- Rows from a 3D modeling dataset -
################
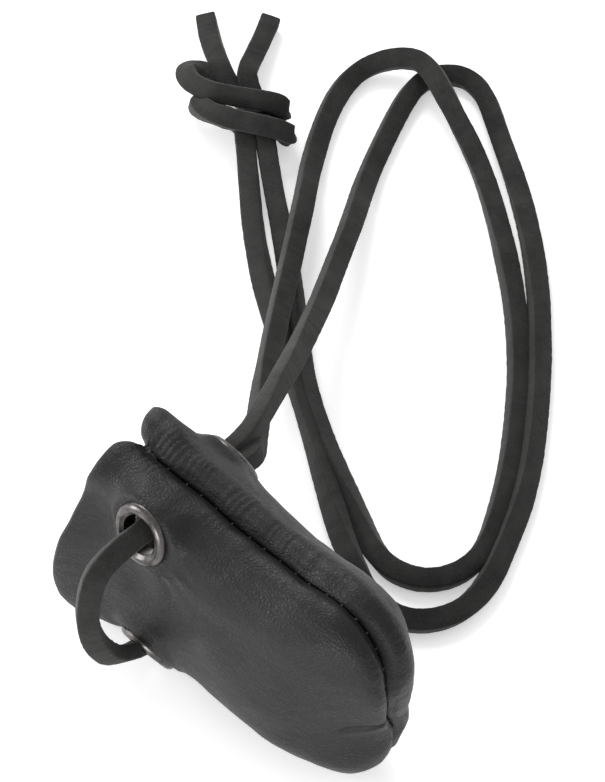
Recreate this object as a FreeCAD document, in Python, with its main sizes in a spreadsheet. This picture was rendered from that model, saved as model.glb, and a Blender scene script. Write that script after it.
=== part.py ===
"""Small leather drawstring bag for dice, lying on its side seam, with its mouth at -X.

Millimetres. X runs along the bag from the mouth to the bottom, Y across it from the
front panel to the back panel, and Z up from the surface that the bag lies on.
The leather lace runs through two eyelets in the front panel and one in the back panel,
and its two ends are tied together in an overhand knot.
"""
import FreeCAD, Part
import math
import os

import Sketcher

Vector = FreeCAD.Vector

# ---------------------------------------------------------------- driving dimensions
SIZES = {
    "leather": 1.4,              # thickness of both panels
    "front_eyelet_x": -18.3,     # both front eyelets, measured along the bag
    "upper_eyelet_y": -12.4,     # outer face of the leather under the eyelet's middle
    "upper_eyelet_z": 40.5,
    "upper_eyelet_tilt": 14.0,   # degrees that the eyelet leans up from facing the front
    "lower_eyelet_y": -12.1,
    "lower_eyelet_z": 6.15,
    "lower_eyelet_tilt": -28.0,  # it leans down, at the bag's lower front corner
    "back_eyelet_x": -25.0,
    "back_eyelet_y": 16.0,
    "back_eyelet_z": 31.2,
    "back_eyelet_tilt": 18.0,
    "flange_radius": 6.25,
    "flange_height": 1.2,
    "flange_edge": 0.25,         # height of the flange at its outer edge
    "bore_height": 0.66,         # height of the crown where it meets the bore
    "crown_offset": 0.7,         # from the bore to the highest ring of the crown
    "bore_radius": 4.0,
    "barrel_radius": 4.4,
    "washer_radius": 6.1,
    "washer_thickness": 0.5,
    "lip_radius": 5.2,
    "lip_thickness": 0.4,
    "lip_bevel": 0.3,
    "hole_depth": 16.0,          # length of the tool that pierces the leather
    "hole_inside": 10.0,         # how much of that tool lies inside the bag
    "lace_diameter": 3.4,        # round stand-in for the 4 by 3 lace
    "stitch_radius": 0.3,
    "stitch_length": 2.4,
    "stitch_pitch": 4.0,
    "knot_length": 26.0,
    "knot_width": 16.0,
    "knot_height": 9.8,
    "knot_x": -110.5,
    "knot_y": 98.0,
    "knot_z": 5.0,
    "knot_turn": 8.0,            # degrees from +X to the knot's long way
}

# Sections of the bag across X, from the rim of the mouth to the bottom seam.
SECTION_SIZES = ("station", "front", "back", "middle", "half", "front_round", "back_round")
SECTIONS = (
    (-36.0, 19.6, 17.0, 22.7, 23.1, 10.0, 15.0),
    (-28.0, 14.2, 16.7, 23.2, 22.7, 8.5, 16.3),
    (-18.5, 12.6, 15.8, 23.5, 23.2, 8.3, 15.3),
    (-6.0, 13.8, 14.3, 22.8, 22.0, 11.0, 13.6),
    (6.0, 14.4, 13.8, 22.4, 22.3, 12.4, 13.0),
    (17.0, 13.2, 13.2, 23.0, 23.4, 12.0, 12.5),
    (25.0, 10.4, 11.3, 23.9, 22.0, 9.7, 10.7),
    (31.0, 7.0, 7.9, 24.5, 18.6, 6.6, 7.4),
    (34.3, 3.9, 4.8, 24.7, 14.2, 3.6, 4.4),
    (36.0, 1.4, 2.1, 24.7, 9.0, 1.2, 1.8),
)

# Routes of the lace. Strand 1 starts in the mouth on the way from the lower front eyelet,
# strand 2 on the way from the upper one. The bight joins them outside the front panel.
STRAND_1 = (
    (-20.25, -4.25, 16.25), (-22.0, -3.0, 26.0), (-23.2, 1.5, 31.2), (-23.1, 21.0, 30.6),
    (-26.9, 26.2, 25.2), (-35.0, 33.6, 21.5), (-43.7, 42.8, 16.6), (-52.6, 53.0, 12.0),
    (-61.6, 64.2, 8.2), (-70.6, 75.9, 6.5), (-79.5, 87.5, 6.0), (-88.3, 98.8, 2.0),
    (-96.5, 110.0, 2.0), (-102.5, 119.5, 2.0), (-102.0, 127.0, 2.5), (-97.0, 132.7, 4.5),
    (-90.0, 134.5, 6.5), (-78.0, 130.0, 6.0), (-63.0, 124.5, 2.0), (-46.5, 113.0, 2.0),
    (-31.0, 100.5, 2.0), (-17.5, 86.5, 2.0), (-5.5, 72.0, 2.0), (3.5, 60.0, 2.0),
    (9.0, 50.5, 2.0), (9.3, 42.5, 2.0), (4.6, 36.0, 2.0), (-3.5, 33.8, 2.0),
    (-16.0, 38.2, 2.0), (-32.0, 47.7, 2.0), (-48.5, 59.2, 2.0), (-64.0, 70.8, 2.0),
    (-79.0, 81.5, 2.0), (-90.0, 89.0, 2.5), (-101.5, 97.5, 5.0),
)
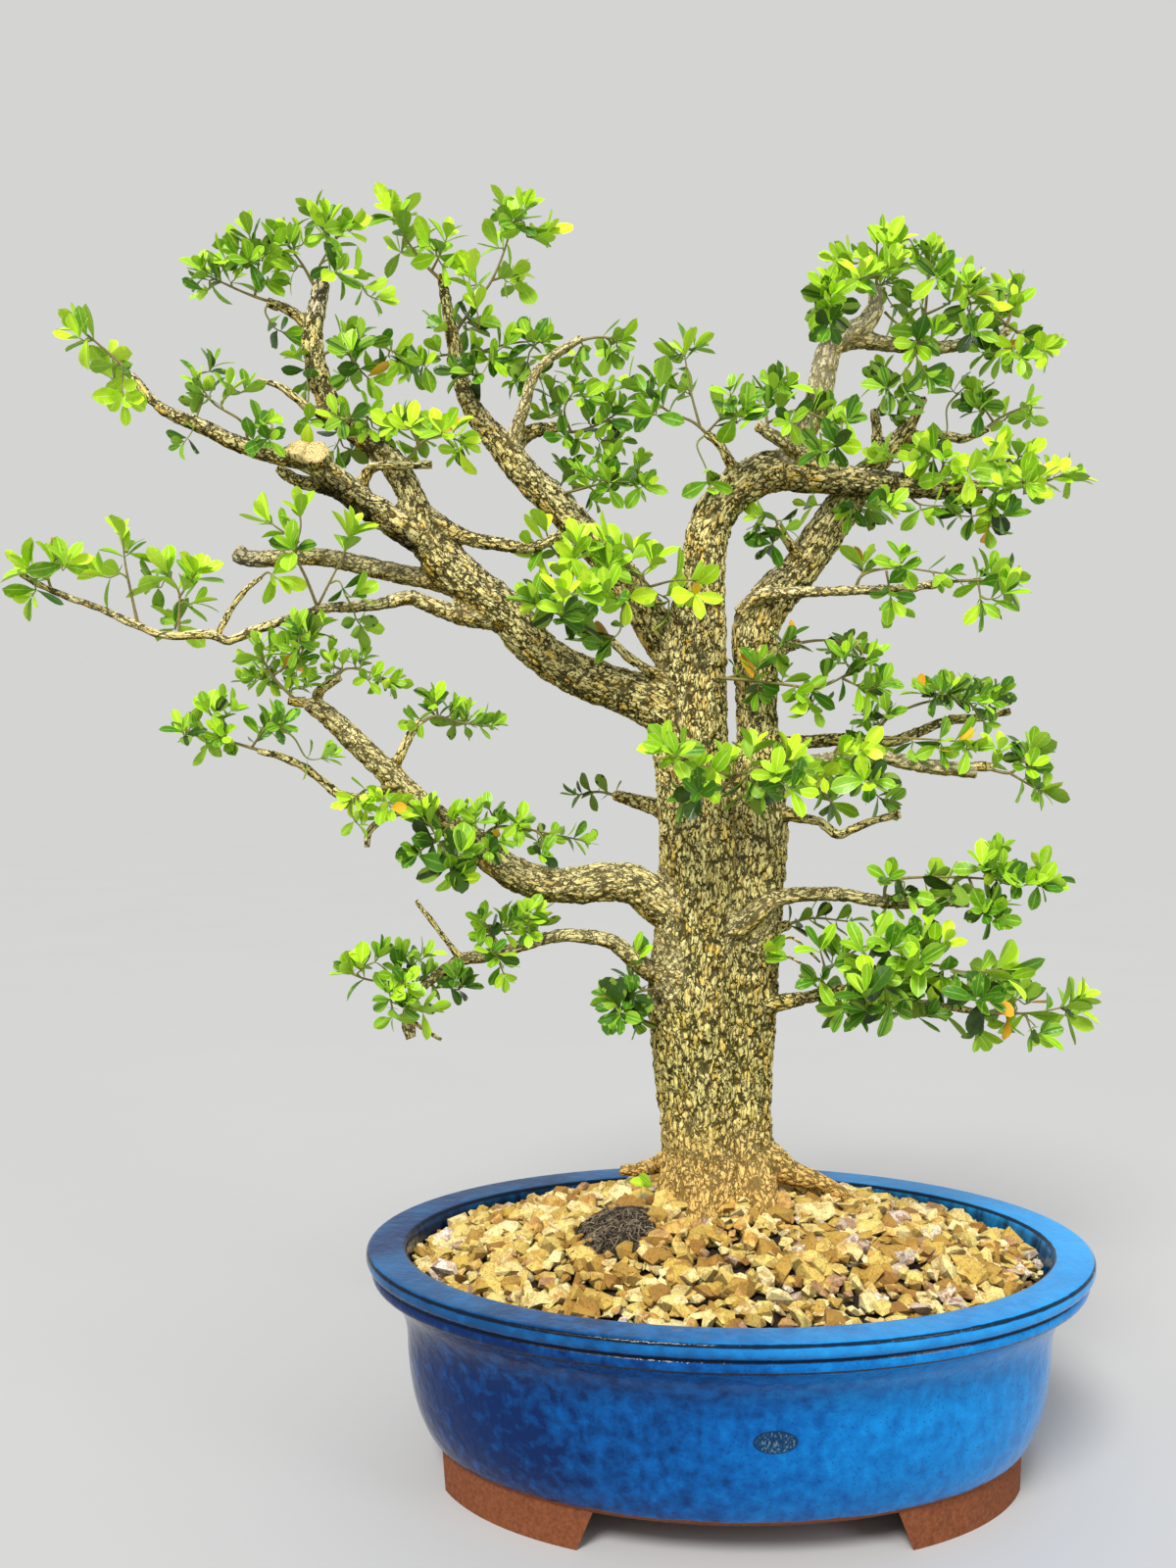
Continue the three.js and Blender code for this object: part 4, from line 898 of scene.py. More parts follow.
LIMBS = [
    # Lower left diagonal and the left crown that rises from it.
    Limb([
        (-24, 462, 4, 18), (-50, 478, 2, 17), (-70, 486, 0, 14.5), (-90, 493, -3, 14), (-110, 503, -6, 13.5),
        (-127, 517, -9, 13.5), (-141, 534, -12, 14), (-157, 546, -14, 14), (-175, 561, -16, 14),
        (-190, 578, -18, 12.5), (-199, 596, -20, 10.5), (-205, 613, -20, 9), (-215, 630, -19, 9),
        (-230, 644, -17, 8), (-246, 656, -15, 7.5), (-257, 672, -13, 7.5), (-263, 691, -12, 7),
        (-266, 710, -11, 7), (-263, 728, -10, 6), (-259, 746, -9, 5),
    ]),
    # Limb to the far left, past the pruning scar.
    Limb([
        (-185, 574, -20, 10), (-215, 593, -25, 10), (-235, 606, -29, 9.5), (-252, 620, -33, 9),
        (-267, 632, -36, 8.5), (-283, 634, -38, 6.2), (-300, 638, -39, 5.7), (-318, 645, -40, 5.4),
        (-336, 654, -41, 5), (-352, 660, -42, 4.5), (-366, 669, -43, 3.6), (-380, 686, -44, 2.4),
    ]),
    # Upper diagonal to the left peak.
    Limb([
        (-26, 500, 8, 15), (-45, 520, 12, 13.5), (-60, 544, 16, 12), (-77, 567, 20, 11), (-96, 589, 24, 10.5),
        (-115, 608, 28, 10.5), (-133, 626, 31, 9.8), (-150, 646, 33, 8.4), (-164, 664, 34, 6.8),
        (-172, 684, 35, 5.7), (-176, 705, 36, 5), (-180, 728, 36, 4), (-184, 750, 36, 3.2),
    ]),
    # Low left branch that turns up to a pruned end.
    Limb([
        (-24, 338, 4, 14), (-48, 352, 0, 13.5), (-62, 363, -4, 12.8), (-79, 365, -8, 12.8),
        (-100, 363, -12, 12), (-122, 365, -16, 11.5), (-140, 372, -20, 11), (-156, 384, -23, 10),
        (-172, 396, -26, 8.5),
        (-190, 409, -29, 7.8), (-205, 422, -32, 7.8), (-222, 438, -34, 7.8), (-240, 455, -36, 7.4),
        (-256, 470, -38, 6.8), (-269, 479, -39, 5.2),
    ], pale=0.35, is_cut=True),
    # Lowest left branch.
    Limb([
        (-26, 302, 0, 9), (-50, 308, -6, 7.4), (-62, 316, -10, 6.2), (-74, 326, -13, 5.4), (-88, 330, -16, 5),
        (-106, 331, -18, 4.6), (-122, 328, -20, 4.2), (-142, 322, -22, 4), (-158, 318, -24, 4.4),
        (-171, 316, -26, 4.2), (-184, 308, -28, 3.6), (-196, 298, -30, 3.4), (-204, 287, -32, 3.1),
        (-206, 276, -33, 2.8), (-203, 266, -34, 3.2),
    ], pale=0.4),
    # Pale limb at the upper right, and its long level arm.
    Limb([
        (32, 626, 2, 9), (44, 648, -4, 9), (54, 668, -8, 9), (58, 688, -10, 8.6), (62, 702, -11, 8),
        (72, 711, -12, 7.5), (84, 718, -12, 6.6), (91, 729, -12, 5.6), (91, 742, -12, 4.6),
    ], pale=1.0),
    Limb([
        (64, 705, -11, 6.6), (82, 708, -10, 5.7), (104, 705, -9, 5), (126, 703, -8, 4.4), (150, 706, -7, 4),
        (166, 710, -6, 3.5), (175, 714, -6, 2.8),
    ], pale=0.7),
    # Pruning scar and stubs of the left limbs.
    Limb([(-262, 630, -36, 8), (-264, 638, -46, 9.5)], is_cut=True),
    Limb([(-273, 633, -38, 7), (-275, 641, -45, 8.5)], is_cut=True),
    Limb([(-246, 612, -29, 6), (-262, 616, -27, 5), (-275, 619, -26, 4.6), (-287, 627, -25, 3)]),
    Limb([(-236, 612, -28, 5), (-228, 627, -33, 3.6), (-210, 629, -36, 3.1), (-190, 629, -37, 2.5)]),
    Limb([
        (-194, 598, -20, 7), (-183, 591, -22, 5.8), (-167, 583, -24, 5.2), (-148, 579, -26, 4.8),
        (-125, 577, -28, 4), (-108, 585, -30, 2.8),
    ]),
    Limb([
        (-160, 548, -14, 8), (-190, 556, -10, 6.8), (-215, 561, -6, 6.6), (-240, 567, -2, 6.2),
        (-265, 571, 2, 5.8), (-290, 570, 6, 5.6), (-306, 570, 8, 5.6), (-314, 574, 9, 6.2),
    ], pale=0.5, is_cut=True),
    # Long thin branch to the far left.
    Limb([
        (-144, 532, -13, 9), (-172, 534, -18, 7), (-190, 540, -22, 5.6), (-204, 545, -25, 5.2),
        (-222, 541, -28, 4.2), (-240, 539, -31, 4), (-258, 538, -33, 3.4), (-278, 532, -35, 3),
        (-298, 526, -37, 3), (-318, 518, -38, 3), (-330, 522, -39, 2.8), (-345, 521, -40, 2.7),
        (-362, 522, -41, 2.6), (-380, 529, -42, 2.5),
        (-400, 538, -43, 2.3), (-422, 546, -44, 2.1), (-440, 554, -45, 2), (-450, 560, -45, 1.9),
    ], pale=0.35),
    Limb([(-326, 521, -39, 2), (-318, 536, -38, 1.8), (-308, 550, -37, 1.7), (-298, 558, -36, 1.3)]),
    Limb([(-268, 717, -11, 4.5), (-280, 727, -12, 3.6), (-294, 732, -14, 3)]),
    Limb([
        (-250, 659, -15, 4), (-262, 662, -18, 3.2), (-274, 670, -20, 3), (-286, 679, -22, 2.2),
        (-300, 683, -23, 1.6),
    ]),
    # Offshoots of the upper diagonal.
    Limb([
        (-135, 630, 31, 5.6), (-137, 648, 28, 4.6), (-132, 664, 25, 4.2), (-126, 684, 22, 3.7),
        (-118, 694, 20, 3.3), (-104, 704, 17, 2.8), (-95, 710, 15, 2.3),
    ], pale=0.6),
    Limb([(-140, 638, 32, 5), (-127, 650, 35, 5), (-110, 653, 38, 3.6)]),
    Limb([(-40, 494, -8, 5), (-54, 500, -14, 3.4), (-66, 508, -18, 3), (-78, 520, -22, 2.4)]),
    # Offshoots of the low left branch.
    Limb([(-264, 476, -38, 4.6), (-260, 487, -34, 3.2), (-248, 495, -30, 2.6)]),
    Limb([(-268, 478, -39, 4), (-281, 480, -41, 2.6)]),
    Limb([
        (-210, 427, -32, 4.4), (-232, 418, -37, 3.2), (-248, 420, -40, 3), (-258, 428, -41, 2.8),
        (-270, 437, -43, 2.7), (-285, 444, -45, 2.4), (-300, 448, -46, 2),
    ]),
    Limb([(-216, 434, -33, 4.6), (-209, 447, -30, 3.1), (-203, 459, -27, 2.6), (-197, 467, -25, 2.2)]),
    Limb([
        (-194, 408, -30, 4), (-210, 409, -34, 2.5), (-222, 404, -36, 2.3), (-230, 396, -38, 2.2),
        (-231, 387, -39, 2),
    ]),
    # Offshoots of the lowest left branch.
    Limb([(-172, 317, -26, 2.6), (-180, 327, -28, 1.8), (-190, 340, -30, 1.7), (-200, 353, -32, 1.4)]),
    Limb([(-204, 278, -33, 1.8), (-194, 271, -36, 1.2), (-184, 265, -38, 1)]),
    Limb([(-146, 322, -22, 1.8), (-152, 332, -24, 1.1), (-158, 341, -25, 0.9)]),
    Limb([(-120, 329, -20, 1.8), (-127, 338, -22, 1.1), (-134, 347, -23, 0.9)]),
    # Stubs and twigs of the curved top of the left trunk.
    Limb(
        [(60, 624, 2, 6), (44, 636, -9, 4.6), (30, 645, -14, 4.3), (15, 655, -17, 4.3)],
        pale=0.5, is_cut=True,
    ),
    Limb([(4, 620, -4, 5), (-6, 640, -10, 3), (-16, 649, -13, 2.6)]),
    Limb([(92, 632, 24, 5), (92, 650, 29, 3.6), (90, 664, 31, 2.8)]),
    Limb([(102, 644, 25, 5), (128, 648, 28, 3.3), (148, 646, 30, 2.7), (162, 652, 31, 2.2)]),
    Limb([(45, 568, 10, 5), (36, 580, 3, 3.2), (29, 591, -1, 2.6)]),
    # Level branches at the right, from the top down.
    Limb([
        (6, 534, 4, 7), (18, 546, -5, 5.2), (34, 548, -9, 4.3), (60, 549, -11, 3.6), (90, 550, -14, 3.2),
        (112, 551, -17, 2.8), (140, 555, -19, 2.2),
    ], pale=0.4),
    Limb([
        (20, 450, 9, 7), (50, 454, 14, 4.8), (74, 455, 17, 4.5), (100, 454, 19, 4), (118, 460, 21, 3.6),
        (136, 467, 22, 3.1), (155, 469, 23, 2.7), (176, 473, 24, 2.2),
    ]),
    Limb([
        (16, 432, -2, 8), (45, 440, -8, 5.6), (70, 443, -12, 5.2), (95, 444, -16, 5), (115, 440, -19, 5),
        (135, 437, -21, 5), (156, 435, -23, 5.2),
    ], pale=0.9, is_cut=True),
    Limb([(148, 438, -22, 3.6), (166, 438, -24, 2.5)]),
    Limb([
        (24, 412, -4, 7), (42, 406, -8, 4), (56, 403, -10, 3.2), (67, 395, -12, 3), (80, 400, -14, 2.8),
        (94, 405, -16, 2.6), (107, 408, -18, 2.6),
    ], is_cut=True),
    Limb([
        (0, 334, -10, 9), (14, 343, -16, 6.8), (27, 354, -18, 6), (45, 357, -20, 5.1), (70, 357, -22, 4.7),
        (100, 352, -24, 4.2), (128, 352, -26, 3.8), (150, 352, -27, 3),
    ], pale=0.4),
    Limb([
        (16, 286, -6, 8), (38, 290, -14, 5.2), (52, 293, -20, 4.2), (70, 297, -26, 3.5), (95, 298, -31, 3),
        (118, 302, -35, 2.4),
    ]),
    Limb([(70, 297, -26, 2.8), (100, 291, -24, 2.4), (130, 287, -22, 2.2), (154, 283, -20, 1.8)]),
    Limb([(22, 314, -14, 1.4), (34, 318, -18, 1), (46, 312, -20, 0.8)]),
    Limb([(24, 322, -14, 1.4), (36, 330, -18, 1), (46, 324, -20, 0.9), (56, 314, -22, 0.7)]),
    # Limbs that grow away from the viewer.
    Limb([(-4, 318, 20, 8), (14, 330, 44, 5.5), (36, 338, 66, 3.6)]),
    Limb([(-24, 400, 24, 9), (-48, 412, 48, 6), (-74, 420, 68, 3.8)]),
    Limb([(16, 500, 16, 8), (26, 510, 40, 5.5), (42, 516, 62, 3.6)]),
    Limb([(-78, 568, 22, 7), (-92, 580, 44, 4.6), (-104, 596, 60, 3.2)]),
]


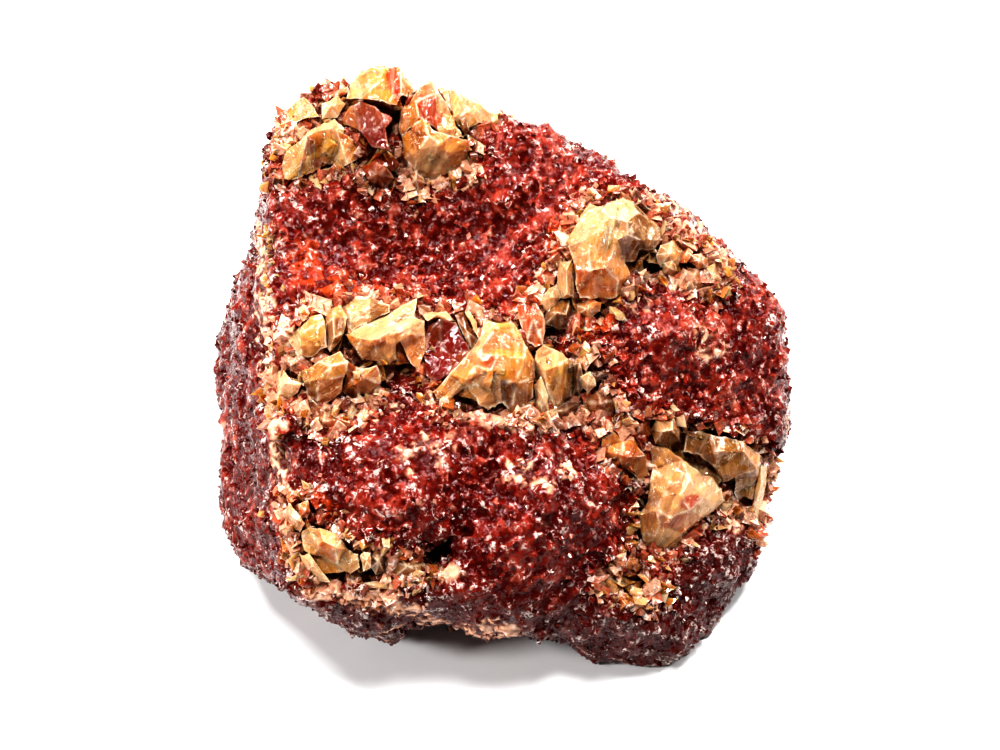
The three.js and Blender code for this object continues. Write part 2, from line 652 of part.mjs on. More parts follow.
function rawCalcite() {
  const group = new THREE.Group();
  const surface = meshOfField(redBody, [-62, -64, -66], [62, 62, 46], SPACING);
  let red = solidOf(surface);
  const grains = spreadOver(surface, GRAIN_COUNT).filter(({ place }) => place.z > 4);
  for (const spot of grains) red = red.add(solidOf(grain(spot)));
  red = red.subtract(boxSolid([300, 300, 60], [0, 0, -30]));
  for (const [name, crystals] of Object.entries(CRYSTALS)) {
    red = red.subtract(clusterBody(crystals, SOCKET_GAP));
    group.add(meshOf(name, clusterBody(crystals), 'honey'));
  }
  group.add(meshOf('red_calcite', largestPiece(red), 'red'));
  const box = new THREE.Box3().setFromObject(group);
  const middle = box.getCenter(new THREE.Vector3());
  group.position.set(-middle.x, -middle.y, -box.min.z);
  return group;
}

const lump = rawCalcite();
export default lump;
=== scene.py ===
# %% [markdown]
# # Raw calcite, dressed for a close look
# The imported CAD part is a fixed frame: a lump of red calcite and eight clusters of honey
# crystals, in metres, standing on Z = 0. This lesson gives each of them the surface of the real
# mineral. A broken face of red calcite is a crust of small glassy grains, and its large
# crystals are cloudy, honey-coloured and frosted white along their edges.

import json
import math
from string import ascii_letters as LETTERS

import bmesh
import bpy
import numpy as np
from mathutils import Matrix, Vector, noise
from mathutils.bvhtree import BVHTree
from mathutils.kdtree import KDTree

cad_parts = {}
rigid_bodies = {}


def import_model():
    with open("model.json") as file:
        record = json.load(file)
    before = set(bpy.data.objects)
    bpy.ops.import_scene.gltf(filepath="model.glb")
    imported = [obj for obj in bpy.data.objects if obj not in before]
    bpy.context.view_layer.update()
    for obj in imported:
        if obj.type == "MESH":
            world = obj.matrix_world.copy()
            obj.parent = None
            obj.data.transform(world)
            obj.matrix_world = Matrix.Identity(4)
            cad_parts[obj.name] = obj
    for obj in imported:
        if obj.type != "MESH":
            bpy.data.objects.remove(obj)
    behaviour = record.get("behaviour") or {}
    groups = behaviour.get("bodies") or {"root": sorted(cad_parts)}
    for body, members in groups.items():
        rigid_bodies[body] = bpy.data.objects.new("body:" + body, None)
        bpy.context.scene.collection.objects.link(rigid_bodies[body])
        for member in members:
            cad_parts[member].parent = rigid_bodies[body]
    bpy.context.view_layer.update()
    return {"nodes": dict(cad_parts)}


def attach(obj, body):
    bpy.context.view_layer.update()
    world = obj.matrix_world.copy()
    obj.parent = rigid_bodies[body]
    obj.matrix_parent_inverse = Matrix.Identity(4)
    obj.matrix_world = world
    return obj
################
- Problem description -
Keep both end lines and retype everything in the records above from the line containing "let red = solidOf(surface);" through the line containing "before = set(bpy.data.objects)", exactly, with nothing else.

- Response below -
  let red = solidOf(surface);
  const grains = spreadOver(surface, GRAIN_COUNT).filter(({ place }) => place.z > 4);
  for (const spot of grains) red = red.add(solidOf(grain(spot)));
  red = red.subtract(boxSolid([300, 300, 60], [0, 0, -30]));
  for (const [name, crystals] of Object.entries(CRYSTALS)) {
    red = red.subtract(clusterBody(crystals, SOCKET_GAP));
    group.add(meshOf(name, clusterBody(crystals), 'honey'));
  }
  group.add(meshOf('red_calcite', largestPiece(red), 'red'));
  const box = new THREE.Box3().setFromObject(group);
  const middle = box.getCenter(new THREE.Vector3());
  group.position.set(-middle.x, -middle.y, -box.min.z);
  return group;
}

const lump = rawCalcite();
export default lump;
=== scene.py ===
# %% [markdown]
# # Raw calcite, dressed for a close look
# The imported CAD part is a fixed frame: a lump of red calcite and eight clusters of honey
# crystals, in metres, standing on Z = 0. This lesson gives each of them the surface of the real
# mineral. A broken face of red calcite is a crust of small glassy grains, and its large
# crystals are cloudy, honey-coloured and frosted white along their edges.

import json
import math
from string import ascii_letters as LETTERS

import bmesh
import bpy
import numpy as np
from mathutils import Matrix, Vector, noise
from mathutils.bvhtree import BVHTree
from mathutils.kdtree import KDTree

cad_parts = {}
rigid_bodies = {}


def import_model():
    with open("model.json") as file:
        record = json.load(file)
    before = set(bpy.data.objects)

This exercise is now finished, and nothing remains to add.